Improved regulatory environment
A number of countries have made efforts to improve their regulatory environment in support of innovation. Argentina and Chile introduced one-day registration for new businesses. Korea introduced a regulatory sandbox covering all industries—including information and communications technology (ICT), energy, and fintech—whereby no process of deliberation or approval is to exceed three months. The Philippines’ Central Bank is experimenting with a regulatory sandbox for fintech. Chile produced the report, “Regulatory Policy in Chile,” seeking to simplify and harmonize relevant regulations and improve its efficacy, predictability, compliance, and supervision. However, conversely, weak regulatory environments were cited as barriers to innovation in Canada, India, Korea (hence its introduction of the regulatory sandbox approach), Honduras, and South Africa. These countries noted their stringent regulatory environments as the most constraining innovation in their fintech and life sciences industries.
Open data initiatives
Colombia, the European Union, Mexico, Pakistan, and Taiwan all have initiatives to leverage open data as a platform for innovation. Colombia’s portal has more than 10,200 datasets from 1,184 public institutions. Mexico’s National Digital Strategy has more than 40,417 datasets from 278 public entities available on its open data portal. The European Union’s Ministerial Declaration on e-Government pledges to link-up members’ public e-services and adopt a “once-only” principle (i.e., ask citizens for data only once). Taiwan is implementing an “Action Plan of Open Data” in which government organizations, at every level, are required to have an open data committee and establish open-dataset goals. The country has almost 40,000 open datasets, and regularly holds events such as Hackathons, Data Jams, and Datapaloozas to stimulate open innovation.
Investment in AI
Several countries have introduced strategies to drive leadership in emerging information technology application areas. Canada has invested, established agencies, and developed strategies to spur growth in artificial intelligence (AI) and quantum computing. The European Union has developed an AI strategy and directed each of its individual member states to do the same. Among the countries represented in this compendium, that covers France, and Korea is also developing an AI strategy.

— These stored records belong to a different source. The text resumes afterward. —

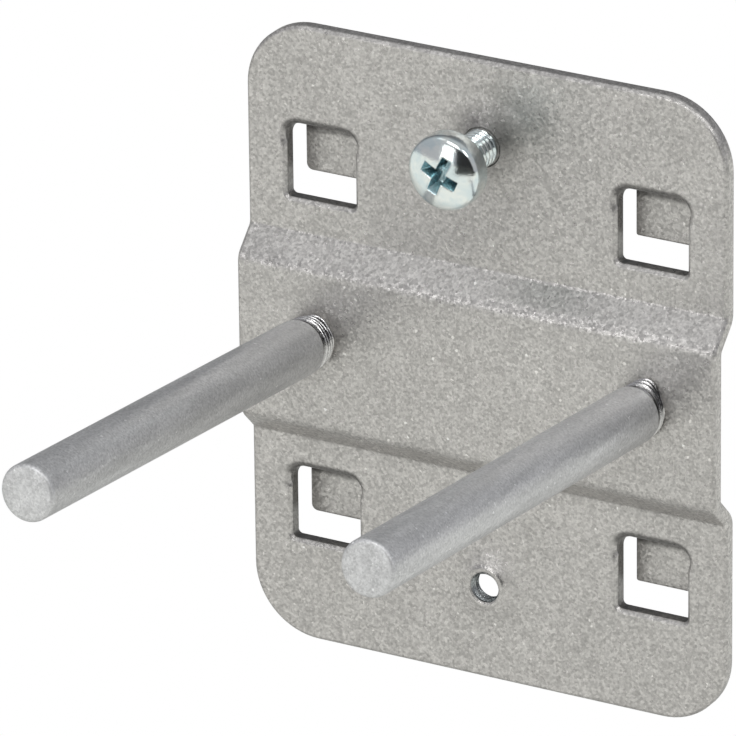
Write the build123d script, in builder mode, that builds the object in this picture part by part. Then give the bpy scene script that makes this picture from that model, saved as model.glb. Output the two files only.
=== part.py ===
"""Double tool hook for a perforated panel.

A stamped steel plate hangs by four tongues in a panel of square holes. Two round pins are welded to
its raised middle band, and a cross-recess screw in a plunged, tapped hole locks it in place.

Frame: +X right, +Z up, the pins reach out along -Y. The origin is the plate's centre, in the plane
where the plate's back rests on the panel.
"""

from build123d import *
from math import cos, radians, sin, tan
import os

# Plate blank
plate_width = 55.0
plate_height = 68.0
sheet = 1.5
corner_radius = 7.4
front_bevel = 0.3
back_bevel = 0.15

# Raised middle band between two joggles
band_rise = 2.6
band_half_height = 8.1
joggle_angle = 45.0
bend_radius = 0.6

# Lanced windows and the tongues that are folded out of them
hole_pitch = 38.0
window_size = 8.0
window_top_radius = 1.4
window_bottom_radius = 0.5
window_bevel = 0.35
fold_rounding = 1.0
tongue_width = 7.1
tongue_drop = 2.1
panel_slot = 2.0
fold_radius = 0.4
tongue_outer_corner = 0.7
tongue_inner_corner = 0.25

# Plunged and tapped holes
tapped_radius = 1.65
rim_foot_radius = 3.2
rim_top_radius = 2.2
rim_height = 0.6
rim_bevel = 0.3
plunge_bevel = 0.4
screw_hole_edge = 9.1
spare_hole_edge = 10.4

# Pins with the upset of their weld at the root
pin_radius = 3.0
pin_reach = 55.9
pin_spacing = 38.0
pin_lift = 0.7
pin_tilt = 5.0
pin_tip_bevel = 0.35
weld_foot = 0.1
weld_neck_radius = 2.55
weld_bead_radius = 3.3
weld_bead_width = 1.0
weld_bead_bevel = 0.4
weld_ring_radius = 2.95
weld_ring_width = 0.75
weld_groove = 0.2

# Locking screw
thread_clearance = 0.05
screw_gap = 6.5
screw_length = 8.0
screw_point = 0.4
head_radius = 4.0
head_height = 3.1
head_side_height = 2.1
recess_span = 4.4
recess_width = 1.2
recess_depth = 1.9
recess_taper = 10.0
recess_turn = -25.0

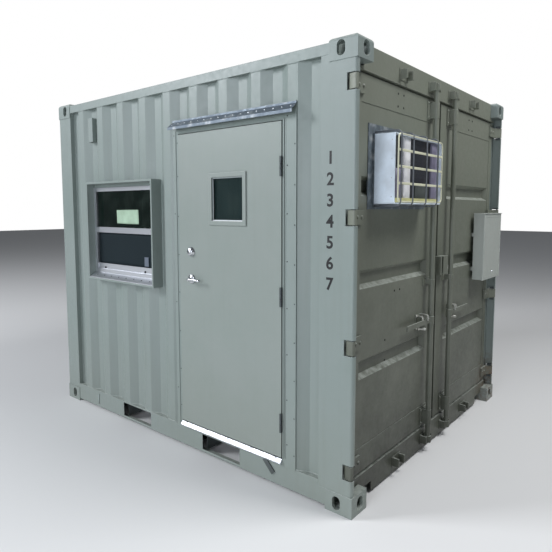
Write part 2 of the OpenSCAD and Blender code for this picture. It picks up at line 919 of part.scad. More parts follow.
module cabin_door() {
    lite = [lite_width - 2 * lite_frame + 20, lite_height - 2 * lite_frame + 20];
    color(painted) near_side() difference() {
        block([door_free_x, door_face - door_thickness, door_base],
              [door_hinge_x, door_face, door_top]);
        translate([door_middle + 14, 0, lite_z])
            block([-lite[0] / 2, door_face - door_thickness - over, -lite[1] / 2],
                  [lite[0] / 2, door_face + over, lite[1] / 2]);
    }
}

module door_window_frame() {
    color(painted) near_side() translate([door_middle + 14, 0, lite_z])
        for (face = [door_face, door_face - door_thickness - 9])
            side_ring(-lite_width / 2, lite_width / 2, -lite_height / 2, lite_height / 2,
                      lite_frame, face, face + 9);
}

module door_window_glass() {
    size = [lite_width - 2 * lite_frame + 20, lite_height - 2 * lite_frame + 20];
    middle = door_face - door_thickness / 2;
    color(pane) near_side() translate([door_middle + 14, 0, lite_z])
        block([-size[0] / 2, middle - glass, -size[1] / 2], [size[0] / 2, middle + glass, size[1] / 2]);
}

module door_hardware() {
    x = door_free_x + backset;
    rose = 33;
    color(zinc) near_side() {
        translate([x, door_face, lever_z]) rotate([-90, 0, 0]) cylinder(r = rose, h = 12);
        translate([x, door_face, bolt_z]) rotate([-90, 0, 0]) cylinder(r1 = rose, r2 = 25, h = 22);
        for (z = cabin_hinge_heights()) translate([0, 0, z - knuckle_middle / 2]) difference() {
            union() {
                translate([door_pin_x, door_pin_y, 0]) cylinder(r = knuckle_r, h = knuckle_middle);
                block([door_hinge_x, door_face - 36, 0], [door_pin_x, door_pin_y, knuckle_middle]);
            }
            translate([door_pin_x, door_pin_y, -over])
                cylinder(r = door_pin_r + 0.1, h = knuckle_middle + 2 * over);
        }
    }
}

module door_lever() {
    x = door_free_x + backset;
    neck = 40;
    color(zinc) near_side() {
        translate([x, door_face + 12.3, lever_z]) rotate([-90, 0, 0]) cylinder(r = 11, h = neck);
        translate([x, door_face + neck, lever_z - 9])
            cube([lever_length - 9, 14, 18]);
        translate([x + lever_length - 9, door_face + neck, lever_z]) rotate([-90, 0, 0])
            cylinder(r = 9, h = 14);
    }
}

// ---- cargo doors ------------------------------------------------------------------
// Every leaf piece is drawn for the right leaf, on the +Y side.

module leaf_frame() {
    block([leaf_back, middle_gap, leaf_low], [leaf_face, panel_in, leaf_high]);
    block([leaf_back, panel_out, leaf_low], [leaf_face, leaf_outer, leaf_high]);
    block([leaf_back, panel_in, leaf_low], [leaf_face, panel_out, panel_low]);
    block([leaf_back, panel_in, panel_high], [leaf_face, panel_out, leaf_high]);
    for (z = hinge_heights()) translate([0, 0, z - hinge_height / 2]) difference() {
        linear_extrude(hinge_height) {
            translate([pin_x, pin_y]) circle(hinge_r);
            polygon([
                [leaf_face, pin_y - 4], [leaf_face + blade, pin_y + 8], [pin_x - 4, pin_y + hinge_r - 1],
                [pin_x + 8, pin_y - hinge_r + 3], [leaf_face + blade, pin_y - 44],
                [leaf_face + blade, pin_y - blade_length], [leaf_face, pin_y - blade_length]]);
        }
        translate([pin_x, pin_y, -over]) cylinder(r = pin_r + 0.1, h = hinge_height + 2 * over);
    }
}

// A pressed channel: a tray with sloped sides, drawn from its mouth inwards
module tray(low_y, high_y, z, high, deep, mouth) {
    draft = 22;
    x0 = mouth;
    x1 = mouth - deep;
    polyhedron(
        points = [
            [x0, low_y, z - high / 2], [x0, high_y, z - high / 2],
            [x0, high_y, z + high / 2], [x0, low_y, z + high / 2],
            [x1, low_y + draft, z - high / 2 + draft], [x1, high_y - draft, z - high / 2 + draft],
            [x1, high_y - draft, z + high / 2 - draft], [x1, low_y + draft, z + high / 2 - draft]],
        faces = [[0, 3, 2, 1], [4, 5, 6, 7], [0, 1, 5, 4], [1, 2, 6, 5], [2, 3, 7, 6], [3, 0, 4, 7]]);
}

module leaf_panel(opening) {
    face = panel_face;
    low_y = panel_in + channel_inset;
    high_y = panel_out - 12;
    difference() {
        union() {
            block([face - leaf_sheet, panel_in, panel_low], [face, panel_out, panel_high]);
            for (i = [-1:1]) tray(low_y - leaf_sheet, high_y + leaf_sheet, channel_z + i * channel_pitch,
                                  channel_height + 2 * leaf_sheet, channel_depth + leaf_sheet,
                                  face - leaf_sheet + 0.5);
        }
        for (i = [-1:1]) tray(low_y, high_y, channel_z + i * channel_pitch,
                              channel_height, channel_depth, face);
        for (i = [-1:1]) tray(low_y, high_y, channel_z + i * channel_pitch,
                              channel_height, 0.6 * leaf_sheet, face + 0.5 * leaf_sheet);
        if (opening)
            block([leaf_back - over, ac_y - ac_width / 2 - 2, ac_z - ac_height / 2 - 2],
                  [leaf_face + over, ac_y + ac_width / 2 + 2, ac_z + ac_height / 2 + 2]);
    }
}

module leaf_gasket() {
    x = leaf_back + 6;
    deep = 16;
    difference() {
        block([x, middle_gap - gasket, leaf_low - gasket],
              [x + deep, leaf_outer + gasket, leaf_high + gasket]);
        block([x - over, middle_gap, leaf_low], [x + deep + over, leaf_outer, leaf_high]);
    }
}

// A bearing bracket that holds the rod
module rod_bracket(z, high, base) {
    wide = 106;
    bore = rod_r + 0.3;
    difference() {
        union() {
            block([base, rod_y - wide / 2, z - high / 2], [base + 8, rod_y + wide / 2, z + high / 2]);
            block([base, rod_y - rod_r - 7, z - high / 2 + 8],
                  [rod_x, rod_y + rod_r + 3.5, z + high / 2 - 8]);
            translate([rod_x, rod_y, z - high / 2 + 8])
                cylinder(r = rod_r + 3.5, h = high - 16);
        }
        translate([rod_x, rod_y, z - high / 2 - over]) cylinder(r = bore, h = high + 2 * over);
    }
}

module leaf_fittings(box_reach) {
    box_low = channel_z - lock_box_height / 2 - 4;
    box_high = box_low + lock_box_height;
    box_plate = 5;
    rod_bracket(leaf_high - 76, 120, leaf_face);
    rod_bracket(leaf_low + 76, 120, leaf_face);
    rod_bracket(channel_z - 100, 52, panel_face);
    // half of the lock box, open underneath and at the middle of the doors
    difference() {
        block([leaf_face, middle_gap + 1, box_low],
              [leaf_face + lock_box_depth, middle_gap + box_reach, box_high]);
        block([leaf_face + box_plate, middle_gap - over, box_low - over],
              [leaf_face + lock_box_depth - box_plate, middle_gap + box_reach - box_plate,
               box_high - box_plate]);
    }
    // catch under the handle
    translate([0, rod_y + catch_y, handle_z]) {
        block([panel_face, -50, -52], [panel_face + 8, 50, 52]);
        block([panel_face + 8, -24, -36], [rod_x - 8, 24, -24]);
    }
}

module lock_rod() {
    low = lower_cam_z - cam_height / 2;
    high = upper_cam_z + cam_height / 2;
    translate([rod_x, rod_y, low]) cylinder(r = rod_r, h = high - low);
    for (z = [lower_cam_z, upper_cam_z]) translate([rod_x, rod_y, z - cam_height / 2])
        linear_extrude(cam_height) {
            circle(rod_r + 4);
            intersection() {
                circle(cam_reach);
                translate([-cam_reach, -12]) square([2 * cam_reach, 24]);
            }
        }
    // hub and flat handle
    translate([rod_x, rod_y, handle_z - 26]) cylinder(r = rod_r + 6, h = 52);
    block([rod_x - 6, rod_y + 10, handle_z - 16], [rod_x + 6, rod_y + handle_length, handle_z + 16]);
}

// ---- air conditioner (drawn on the +Y side like the leaves) --------------------------

module ac_angle_ring() {
    low = [ac_y - ac_width / 2, ac_z - ac_height / 2];
    high = [ac_y + ac_width / 2, ac_z + ac_height / 2];
    wide = ac_angle;
    thick = angle_plate;
    collar = 14;
    clear = 0.3;
    difference() {
        union() {
            block([panel_face, low[0] - wide, low[1] - ac_angle_low],
                  [panel_face + thick, high[0] + wide, high[1] + wide]);
            block([panel_face, low[0] - clear - thick, low[1] - clear - thick],
                  [panel_face + collar, high[0] + clear + thick, high[1] + clear + thick]);
        }
        block([panel_face - over, low[0] - clear, low[1] - clear],
              [panel_face + collar + over, high[0] + clear, high[1] + clear]);
    }
}

module ac_body() {
    low = [ac_y - ac_width / 2, ac_z - ac_height / 2];
    high = [ac_y + ac_width / 2, ac_z + ac_height / 2];
    rim = 8;
    deep = 50;
    front = leaf_face + ac_reach;
    difference() {
        block([leaf_face - ac_inside, low[0], low[1]], [front, high[0], high[1]]);
        block([front - deep, low[0] + rim, low[1] + rim], [front + over, high[0] - rim, high[1] - rim]);
    }
}

// A bent wire from the cabinet's top over its front and back under it
module guard_hoop(y) {
    front = leaf_face + ac_reach + guard_gap;
    low = ac_z - ac_height / 2 - 12;
    high = ac_z + ac_height / 2 + 12;
    back = panel_face + angle_plate;
    translate([front, y, low]) cylinder(r = wire_r, h = high - low);
    for (z = [low, high]) translate([back, y, z]) rotate([0, 90, 0])
        cylinder(r = wire_r, h = front - back);
    for (z = [low, high]) translate([front, y, z]) sphere(wire_r);
}

module guard() {
    front = leaf_face + ac_reach + guard_gap;
    first = ac_y - ac_width / 2 + 20;
    left = first - 26;
    right = ac_y + ac_width / 2 - 50;
    high = ac_z + ac_height / 2 - 12;
    rows = 5;
    for (i = [0:3]) guard_hoop(first + i * hoop_pitch);
    for (y = [left, right]) translate([front, y, high - ac_height + 24])
        cylinder(r = wire_r, h = ac_height - 24);
    for (i = [0:rows - 1]) translate([front, left, high - i * (ac_height - 24) / (rows - 1)])
        rotate([-90, 0, 0]) cylinder(r = wire_r, h = right - left);
}

// ---- power box -------------------------------------------------------------------

module power_box() {
    lip = 7;
    low_y = box_y - box_width / 2;
    high_y = box_y + box_width / 2;
    top = box_z + box_height;
    back = leaf_face + blade + box_standoff;
    color([0.5, 0.53, 0.54]) {
        for (z = [box_z + 70, box_z + 350]) {
            block([panel_face, low_y + 20, z], [back, panel_out, z + box_strut]);
            block([leaf_face, panel_out, z], [back, high_y - 16, z + box_strut]);
        }
        block([back, low_y, box_z], [leaf_face + box_depth - 14, high_y, top]);
        block([leaf_face + box_depth - 14, low_y - 3, box_z - 3],
              [leaf_face + box_depth, high_y + 3, top]);
        block([back, low_y - lip, top], [leaf_face + box_depth + lip, high_y + lip, top + 5]);
    }
}

module left_leaf_frame() color(shaded) near_side() leaf_frame();
module left_leaf_panel() color(shaded) near_side() leaf_panel(true);
module left_leaf_gasket() color(black) near_side() leaf_gasket();
module left_leaf_fittings() color(shaded) near_side() leaf_fittings(lock_box_lip);
module left_lock_rod() color(shaded) near_side() lock_rod();
module ac_mounting_angle() color(zinc) near_side() ac_angle_ring();
module ac_cabinet() color(white) near_side() ac_body();
module ac_guard() color([0.85, 0.82, 0.74]) near_side() guard();
module right_leaf_frame() color(shaded) leaf_frame();
module right_leaf_panel() color(shaded) leaf_panel(false);
module right_leaf_gasket() color(black) leaf_gasket();
module right_leaf_fittings() color(shaded) leaf_fittings(lock_box_reach);
module right_lock_rod() color(shaded) lock_rod();

bottom_corner_castings();
top_corner_castings();
cargo_end_posts();
blind_end_frame();
top_side_rails();
bottom_side_rails();
cargo_end_header();
cargo_end_sill();
roof_panel();
window_wall();
wall_over_door();
wall_beside_door();
plain_side_wall();
blind_end_wall();
cross_members();
fork_pockets();
floor_boards();
door_frame();
drip_cap();
threshold();
window_surround();
window_frame();
window_glass();
wall_vents();
keepers();
hinge_pins();
cabin_door();
door_window_frame();
door_window_glass();
door_hardware();
door_lever();
left_leaf_frame();
left_leaf_panel();
left_leaf_gasket();
left_leaf_fittings();
left_lock_rod();
ac_mounting_angle();
ac_cabinet();
ac_guard();
right_leaf_frame();
right_leaf_panel();
right_leaf_gasket();
right_leaf_fittings();
right_lock_rod();
power_box();
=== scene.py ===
"""Looks of a shipping container cabin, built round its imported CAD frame.

Every length is in metres, in the frame of the CAD part: +X towards the cargo doors, -Y towards the
side with the cabin door and the window, +Z up, with the ground at z = 0.
"""

import json
import logging
import math
from dataclasses import dataclass, field
from enum import Enum
from typing import Dict, List, Optional, Sequence, Tuple

import bmesh
import bpy
import numpy as np
from mathutils import Matrix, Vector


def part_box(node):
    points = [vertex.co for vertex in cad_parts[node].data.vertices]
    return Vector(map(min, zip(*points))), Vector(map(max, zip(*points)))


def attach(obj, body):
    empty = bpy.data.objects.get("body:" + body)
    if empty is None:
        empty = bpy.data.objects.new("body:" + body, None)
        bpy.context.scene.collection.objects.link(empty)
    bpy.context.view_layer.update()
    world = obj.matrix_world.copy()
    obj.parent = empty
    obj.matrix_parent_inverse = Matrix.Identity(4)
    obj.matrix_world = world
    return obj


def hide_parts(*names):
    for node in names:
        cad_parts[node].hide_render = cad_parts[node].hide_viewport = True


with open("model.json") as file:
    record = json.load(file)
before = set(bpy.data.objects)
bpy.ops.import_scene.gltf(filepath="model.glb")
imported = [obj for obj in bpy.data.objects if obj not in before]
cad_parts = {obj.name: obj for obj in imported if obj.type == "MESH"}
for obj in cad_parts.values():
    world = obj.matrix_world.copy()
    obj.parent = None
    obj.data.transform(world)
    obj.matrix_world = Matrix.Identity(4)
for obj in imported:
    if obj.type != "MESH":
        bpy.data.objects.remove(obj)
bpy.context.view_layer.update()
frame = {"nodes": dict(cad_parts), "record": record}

log = logging.getLogger("cabin")
Colour = Tuple[float, float, float, float]
Point = Tuple[float, float, float]
MM = 0.001


class Side(Enum):
    """The faces of the container that small parts stand on."""

    DOOR_WALL = (0.0, -1.0, 0.0)
    CARGO_END = (1.0, 0.0, 0.0)
    TOP = (0.0, 0.0, 1.0)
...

Investment in manufacturing innovation
Several countries have defined strategies to ensure leadership in manufacturing digitalization, or “Industry 4.0,” including Bangladesh, Italy, Malaysia, Mexico, Sweden, and the Philippines. For instance, in 2017, the Filipino government launched the Inclusive, Innovation-led Industrial Strategy, which represents a new approach to industrial policy for a nation anchored in competition, innovation, and productivity.
It’s difficult to achieve innovation without protecting ideas. Robust IP rights—an effective protection and enforcement mechanism—provide innovators security in the knowledge they can capture a share of the returns from their risky, expensive, and uncertain investments in innovation, and then be able to turn the profits from one generation of innovation into financing to create the next. While some members have reported improvements to their countries’ IP environment in recent years, notably Mexico, many reports point to weak IP environments inhibiting innovation. Reports from Bangladesh, Canada, China, India, Malaysia, and South Africa in particular note difficult IP environments.
Promote tech transfer and commercialization
Achieving effective technology transfer and commercialization of new discoveries from universities, research institutions, and national laboratories to the private sector has been cited as a challenge for a number of countries, developed and developing alike. The Italian submission has noted that despite its high-quality academic research, Italy performs relatively poorly in terms of patent submissions and time to market. Similarly, a recent study of Sweden’s life-sciences industry lamented, “There is currently no effective platform to industrialize ideas from higher education institutions in the life sciences sector.” Country profiles of Canada, India, and the Philippines also reference the challenge of creating stronger linkages between industry and academia, or between knowledge producers and consumers. Only the U.S. country profile reports this as a systemic strength, noting that America’s Bayh-Dole Act (which gives universities rights to innovations stemming from federally funded R&D) and the Small Business Innovation Research Program (SBIR), a program designed to help small businesses commercialize technologies stemming from federal R&D funding, have proven effective in tackling this challenge. Notably, America’s Bayh-Dole legislation has been copied by more than two-dozen countries and its SBIR program by at least 18 worldwide.